Я молча посмотрел на него и резко покинул этого якобы порядочного человека, проклиная его лицемерие и мою глупую доверчивость.
Не сумев ни продать моих лошадей, ни превратить в деньги вещи, что я привез, я сделал очень мало приобретений и пустился в обратную дорогу в Санбери. На горе, откуда наблюдалась деревня Орвисбург, обе оглобли моей почтовой коляски поломались одновременно. Испуганные, мои лошади закусили удила, коляска стукнулась днищем о землю и от этого удара я вылетел на расстояние десяти шагов, на каменный обломок, который сломал мне ребро и вывихнул левое плечо. Прохожий, свидетель происшествия, перевез меня в местную гостиницу, где я оставался двадцать дней, во время которых мне делали кровопускания, после чего я велел отнести себя на носилках в Санбери, заплатив пятьдесят шесть пиастров хозяину, который меня приютил.

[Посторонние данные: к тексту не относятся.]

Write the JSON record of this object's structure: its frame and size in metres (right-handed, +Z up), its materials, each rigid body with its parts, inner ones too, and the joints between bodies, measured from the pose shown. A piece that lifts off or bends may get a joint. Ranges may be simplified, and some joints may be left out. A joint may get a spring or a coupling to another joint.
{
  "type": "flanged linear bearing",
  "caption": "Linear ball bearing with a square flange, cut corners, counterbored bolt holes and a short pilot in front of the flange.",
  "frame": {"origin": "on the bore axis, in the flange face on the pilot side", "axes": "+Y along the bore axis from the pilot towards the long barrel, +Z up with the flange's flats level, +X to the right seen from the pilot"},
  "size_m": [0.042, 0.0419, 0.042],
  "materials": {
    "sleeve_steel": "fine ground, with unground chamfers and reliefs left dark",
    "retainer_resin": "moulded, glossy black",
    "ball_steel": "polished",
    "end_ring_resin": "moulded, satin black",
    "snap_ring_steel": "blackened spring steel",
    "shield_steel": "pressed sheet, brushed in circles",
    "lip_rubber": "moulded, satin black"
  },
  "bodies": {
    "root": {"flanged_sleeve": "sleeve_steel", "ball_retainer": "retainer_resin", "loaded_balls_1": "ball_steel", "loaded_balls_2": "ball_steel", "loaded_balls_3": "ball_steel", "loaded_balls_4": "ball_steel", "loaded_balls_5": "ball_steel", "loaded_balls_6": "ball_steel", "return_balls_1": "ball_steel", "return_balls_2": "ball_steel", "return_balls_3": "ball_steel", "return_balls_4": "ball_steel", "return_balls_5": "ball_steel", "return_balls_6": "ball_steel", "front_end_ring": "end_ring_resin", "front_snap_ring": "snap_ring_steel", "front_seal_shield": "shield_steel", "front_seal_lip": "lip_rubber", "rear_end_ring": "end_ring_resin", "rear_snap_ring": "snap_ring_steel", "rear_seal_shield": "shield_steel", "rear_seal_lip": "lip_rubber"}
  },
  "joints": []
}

Несмотря на заботы, которыми окружила меня моя семья, в течение более чем трех месяцев последствия этого несчастного случая не давали мне возможности действовать. Особенно досаждала мне внутренняя боль, которая никак не утихала. Мне советовали податься в Филадельфию, чтобы проконсультироваться у врача; я согласился. Наступал период моих денежных поступлений; никто не появлялся. Я не мог, однако, уехать и оставить мои дела нерешенными. Я объединил своих должников и, при невозможности получить все сразу, мне пришлось дать им отсрочку до времени уборки урожая – единственного времени, когда я мог надеяться что-то получить за счет продуктов их земледелия. Этот момент настал, почти все сдержали слово, и я увидел мой дом наполненным продуктами всех сортов. Сохранив только то, что было мне необходимо для собственного употребления, я разделался со всем остальным, за исключением зерна, которое я сохранил для перегонки – вида деятельности, о котором я имел некоторое понятие, надеясь извлечь из этого больше выгоды, благодаря обучению, которое я прошел в Нью-Йорке.

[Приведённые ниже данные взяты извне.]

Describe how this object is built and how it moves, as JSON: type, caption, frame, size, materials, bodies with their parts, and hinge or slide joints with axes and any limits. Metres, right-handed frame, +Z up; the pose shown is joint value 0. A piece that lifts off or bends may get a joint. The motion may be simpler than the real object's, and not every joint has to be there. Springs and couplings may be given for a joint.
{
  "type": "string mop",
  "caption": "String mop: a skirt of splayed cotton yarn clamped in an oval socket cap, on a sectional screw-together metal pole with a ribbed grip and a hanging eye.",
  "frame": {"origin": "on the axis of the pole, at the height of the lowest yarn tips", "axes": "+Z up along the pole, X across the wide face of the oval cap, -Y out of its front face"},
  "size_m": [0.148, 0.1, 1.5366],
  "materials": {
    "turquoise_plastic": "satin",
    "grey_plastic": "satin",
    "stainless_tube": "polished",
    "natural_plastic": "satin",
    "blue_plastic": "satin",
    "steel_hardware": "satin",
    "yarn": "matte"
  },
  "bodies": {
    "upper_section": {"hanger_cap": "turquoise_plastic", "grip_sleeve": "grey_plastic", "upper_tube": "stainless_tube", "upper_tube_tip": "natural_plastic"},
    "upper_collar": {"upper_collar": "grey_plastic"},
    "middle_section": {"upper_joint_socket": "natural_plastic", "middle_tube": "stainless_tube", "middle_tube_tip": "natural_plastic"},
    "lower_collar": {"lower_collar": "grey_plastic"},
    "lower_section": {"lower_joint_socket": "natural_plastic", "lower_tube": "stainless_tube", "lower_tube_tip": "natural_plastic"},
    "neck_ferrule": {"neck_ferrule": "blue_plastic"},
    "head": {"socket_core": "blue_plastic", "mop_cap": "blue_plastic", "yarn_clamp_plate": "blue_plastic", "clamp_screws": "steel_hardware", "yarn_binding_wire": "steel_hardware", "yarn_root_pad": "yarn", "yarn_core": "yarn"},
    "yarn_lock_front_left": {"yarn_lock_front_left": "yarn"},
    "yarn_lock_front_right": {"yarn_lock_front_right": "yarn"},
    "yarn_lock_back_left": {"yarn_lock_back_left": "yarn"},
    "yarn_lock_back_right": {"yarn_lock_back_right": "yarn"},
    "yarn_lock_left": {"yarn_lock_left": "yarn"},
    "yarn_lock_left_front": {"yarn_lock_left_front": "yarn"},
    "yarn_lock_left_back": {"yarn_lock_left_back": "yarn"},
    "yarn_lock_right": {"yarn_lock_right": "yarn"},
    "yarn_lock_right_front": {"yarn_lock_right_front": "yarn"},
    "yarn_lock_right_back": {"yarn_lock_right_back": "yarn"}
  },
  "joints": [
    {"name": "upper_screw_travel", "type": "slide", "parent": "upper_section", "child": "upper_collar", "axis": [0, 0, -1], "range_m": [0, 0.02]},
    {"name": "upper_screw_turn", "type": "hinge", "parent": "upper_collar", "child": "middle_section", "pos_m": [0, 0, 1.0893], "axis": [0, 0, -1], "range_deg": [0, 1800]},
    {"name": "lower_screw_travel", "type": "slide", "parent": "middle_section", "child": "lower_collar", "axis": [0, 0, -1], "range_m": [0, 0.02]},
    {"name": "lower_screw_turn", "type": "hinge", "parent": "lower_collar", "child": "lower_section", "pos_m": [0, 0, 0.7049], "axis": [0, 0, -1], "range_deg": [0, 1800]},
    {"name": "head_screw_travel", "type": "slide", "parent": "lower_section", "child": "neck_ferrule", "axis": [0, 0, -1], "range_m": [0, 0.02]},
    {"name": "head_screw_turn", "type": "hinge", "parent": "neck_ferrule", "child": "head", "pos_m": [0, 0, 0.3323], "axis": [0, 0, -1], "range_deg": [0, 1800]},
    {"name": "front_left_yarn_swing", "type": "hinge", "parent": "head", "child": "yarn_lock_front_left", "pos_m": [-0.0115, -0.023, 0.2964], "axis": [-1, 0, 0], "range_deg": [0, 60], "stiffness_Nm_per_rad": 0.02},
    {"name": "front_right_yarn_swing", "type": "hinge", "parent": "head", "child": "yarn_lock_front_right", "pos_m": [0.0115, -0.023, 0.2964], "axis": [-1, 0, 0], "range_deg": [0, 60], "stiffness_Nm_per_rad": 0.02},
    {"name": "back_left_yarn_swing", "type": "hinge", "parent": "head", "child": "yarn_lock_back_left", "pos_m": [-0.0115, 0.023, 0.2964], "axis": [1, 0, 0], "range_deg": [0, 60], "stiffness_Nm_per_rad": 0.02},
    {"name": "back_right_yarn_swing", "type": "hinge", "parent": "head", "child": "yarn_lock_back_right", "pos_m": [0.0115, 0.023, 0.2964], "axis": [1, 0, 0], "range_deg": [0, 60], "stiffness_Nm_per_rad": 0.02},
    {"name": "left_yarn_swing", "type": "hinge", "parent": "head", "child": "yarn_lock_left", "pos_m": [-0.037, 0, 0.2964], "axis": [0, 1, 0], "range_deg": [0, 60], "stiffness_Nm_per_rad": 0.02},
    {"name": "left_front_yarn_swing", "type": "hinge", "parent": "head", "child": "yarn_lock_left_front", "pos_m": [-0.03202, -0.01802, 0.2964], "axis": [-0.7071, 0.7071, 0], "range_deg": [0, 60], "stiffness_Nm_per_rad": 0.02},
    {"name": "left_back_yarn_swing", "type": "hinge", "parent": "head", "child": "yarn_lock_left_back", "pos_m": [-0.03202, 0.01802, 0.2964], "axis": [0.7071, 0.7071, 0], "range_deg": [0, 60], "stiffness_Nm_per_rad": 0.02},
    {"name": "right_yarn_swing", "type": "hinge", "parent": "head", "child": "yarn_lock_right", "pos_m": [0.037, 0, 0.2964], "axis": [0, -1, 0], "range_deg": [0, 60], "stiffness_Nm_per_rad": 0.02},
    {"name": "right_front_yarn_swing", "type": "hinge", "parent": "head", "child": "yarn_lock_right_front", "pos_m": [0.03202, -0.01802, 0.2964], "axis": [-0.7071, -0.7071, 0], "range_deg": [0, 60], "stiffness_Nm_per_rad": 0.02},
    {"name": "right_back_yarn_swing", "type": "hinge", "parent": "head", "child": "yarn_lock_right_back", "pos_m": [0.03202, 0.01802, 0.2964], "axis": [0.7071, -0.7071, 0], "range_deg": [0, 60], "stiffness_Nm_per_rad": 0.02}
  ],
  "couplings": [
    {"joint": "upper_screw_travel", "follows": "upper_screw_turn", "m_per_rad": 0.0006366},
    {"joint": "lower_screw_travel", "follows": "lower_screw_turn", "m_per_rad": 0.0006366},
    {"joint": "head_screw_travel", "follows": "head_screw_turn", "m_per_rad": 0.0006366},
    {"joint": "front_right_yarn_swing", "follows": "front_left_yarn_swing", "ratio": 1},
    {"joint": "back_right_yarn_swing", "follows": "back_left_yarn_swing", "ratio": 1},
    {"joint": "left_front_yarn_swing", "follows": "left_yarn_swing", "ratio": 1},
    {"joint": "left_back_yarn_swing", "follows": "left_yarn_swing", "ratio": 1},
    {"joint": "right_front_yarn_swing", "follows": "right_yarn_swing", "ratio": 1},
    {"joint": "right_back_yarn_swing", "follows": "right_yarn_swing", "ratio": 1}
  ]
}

Я сначала взялся за дистилляцию, затем – мне понадобился человек во главе моего предприятия. Вместо одного я встретил троих, которые мне подходили, тем более, что они представлялись с наилучшими рекомендациями. Я поставил одного начальником, двух других – как старших мастеров, и, доверив им мое зерно, отправился в Филадельфию. Я велел позвать доктора, который назначил мне наружное лечение и велел оставаться в постели. На мой вопрос, что я могу принимать, он ответил – «ничего, приходите ко мне завтра».

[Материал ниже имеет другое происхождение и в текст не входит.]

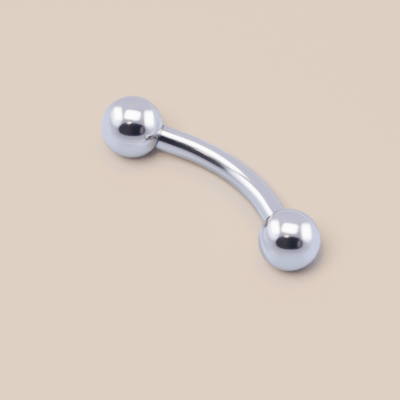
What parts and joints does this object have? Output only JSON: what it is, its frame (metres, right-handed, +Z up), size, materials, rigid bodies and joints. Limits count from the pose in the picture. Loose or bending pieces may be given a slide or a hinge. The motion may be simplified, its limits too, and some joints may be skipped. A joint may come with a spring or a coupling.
{
  "type": "curved eyebrow barbell",
  "caption": "Bent polished steel bar with a screw-on ball at each end, for an eyebrow or other surface piercing.",
  "frame": {"origin": "centre of the whole piece's box, at the surface that it lies on", "axes": "+X along the line through the ball centres, from the left ball to the right one; +Y towards the outer side of the bow; +Z up from the surface"},
  "size_m": [0.013, 0.0038, 0.003],
  "materials": {
    "bar_steel": "polished surgical steel",
    "ball_steel": "polished surgical steel"
  },
  "bodies": {
    "bar": {"curved_bar": "bar_steel"},
    "left_end": {"left_ball": "ball_steel"},
    "right_end": {"right_ball": "ball_steel"}
  },
  "joints": [
    {"name": "left_ball_off", "type": "slide", "parent": "bar", "child": "left_end", "axis": [-0.8763, -0.4263, 0.2244], "range_m": [0, 0.0022]},
    {"name": "right_ball_off", "type": "slide", "parent": "bar", "child": "right_end", "axis": [0.8763, -0.4263, 0.2244], "range_m": [0, 0.0022]}
  ]
}
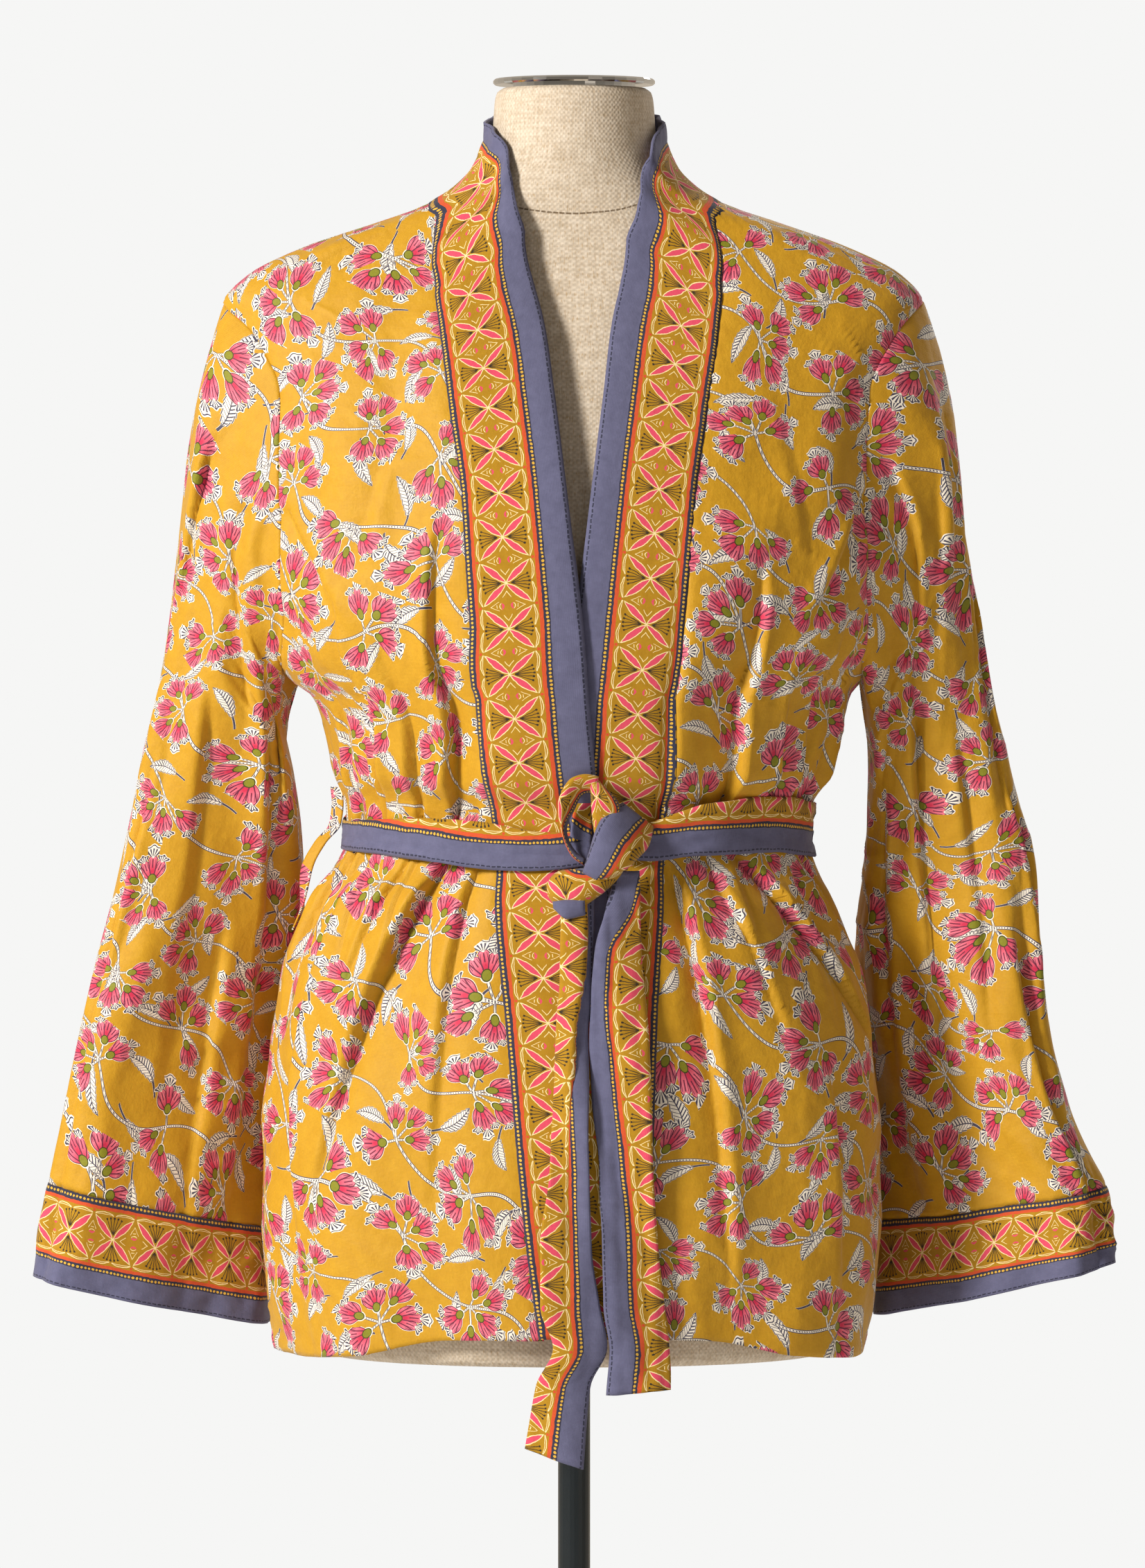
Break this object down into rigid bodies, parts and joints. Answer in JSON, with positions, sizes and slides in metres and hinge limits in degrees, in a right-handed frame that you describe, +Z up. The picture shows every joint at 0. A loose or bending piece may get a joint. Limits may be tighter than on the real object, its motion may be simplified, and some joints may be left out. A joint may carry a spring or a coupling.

Поспав два часа, я пошел прогуляться и, не обращая внимания на его предписания, проходя мимо рыбного рынка, я купил очень хорошую рыбину, которую велел отнести к себе и которую съел всю целиком с наилучшим аппетитом. Назавтра я был у моего доктора; он был рад меня видеть, и еще более рад тому, что я религиозным образом соблюдал диету, которую он мне предписал, и велел ее продолжить; в течение пяти дней я действовал таким же образом и был совершенно во здравии.